I fear having stall connections on redis server living for ever which might lead to prevent it from accepting new connections because it reached maximum limit (if not in conf could be in kernel limit on max open connections per process)

They can't live forever unless you are doing something wrong or unexpected in your application so you might prefer to check where the problem lies in such cases. Or you might indeed need a whole lot of potentially-idling connections for pub/sub or BRPOP/BLOP scenarios, in which case you might need to rely on master/slave replication and use different slaves for subscribers.

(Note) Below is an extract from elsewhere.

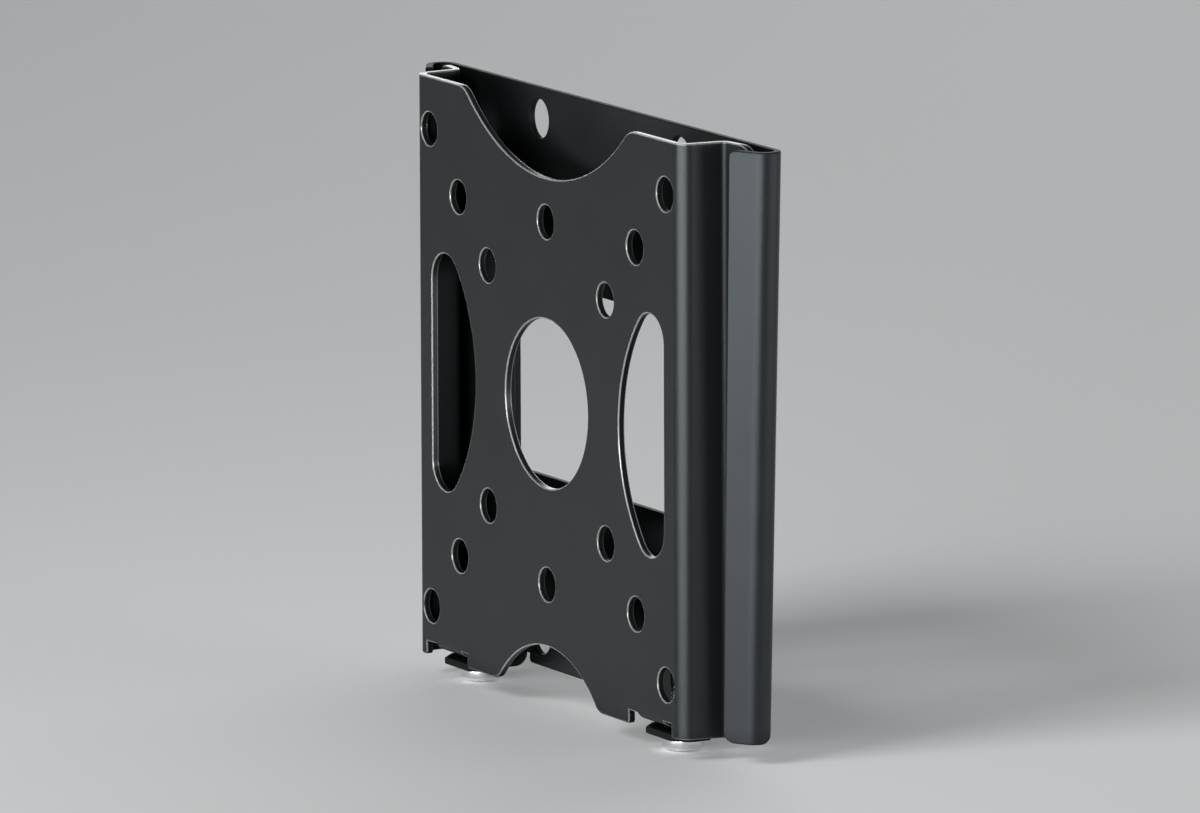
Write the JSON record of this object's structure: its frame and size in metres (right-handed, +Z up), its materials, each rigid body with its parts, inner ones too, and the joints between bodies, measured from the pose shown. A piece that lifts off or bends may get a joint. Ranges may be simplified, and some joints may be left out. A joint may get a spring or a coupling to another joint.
{
  "type": "fixed tv wall bracket",
  "caption": "Slim fixed wall bracket for a small tv: a hooked tv plate slides down behind the lips of a folded wall plate and is locked from below by screws.",
  "frame": {"origin": "on the wall, at the wall plate's back face, in the middle of its wall holes", "axes": "+X to the right seen from the front, +Y into the wall, +Z up"},
  "size_m": [0.1424, 0.0162, 0.126],
  "materials": {
    "powder_coat": "satin black powder coat",
    "zinc": "bright zinc plating"
  },
  "bodies": {
    "root": {"wall_plate": "powder_coat", "tv_plate": "powder_coat", "locking_screw_left": "zinc", "locking_screw_right": "zinc"}
  },
  "joints": []
}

we have another case when we do incremental indexing from our database into solr
we read the last point from redis
and after we do the time-consuming indexing we store the new point in redis
which crash Predis because the long time between read and write

You can do a $client->disconnect(), perform your time-consuming indexing and then do a $client->connect() (or let Predis handle connecting to the server upon first command). Yet again a much more predictable behavior, and it's also in line with your fears of having too many connections open to Redis when they are not really needed.

if it's illogical for some commands to reconnect by design then we might call some commands reconnectable
I noticed that you have marked some commands as hashable ...etc.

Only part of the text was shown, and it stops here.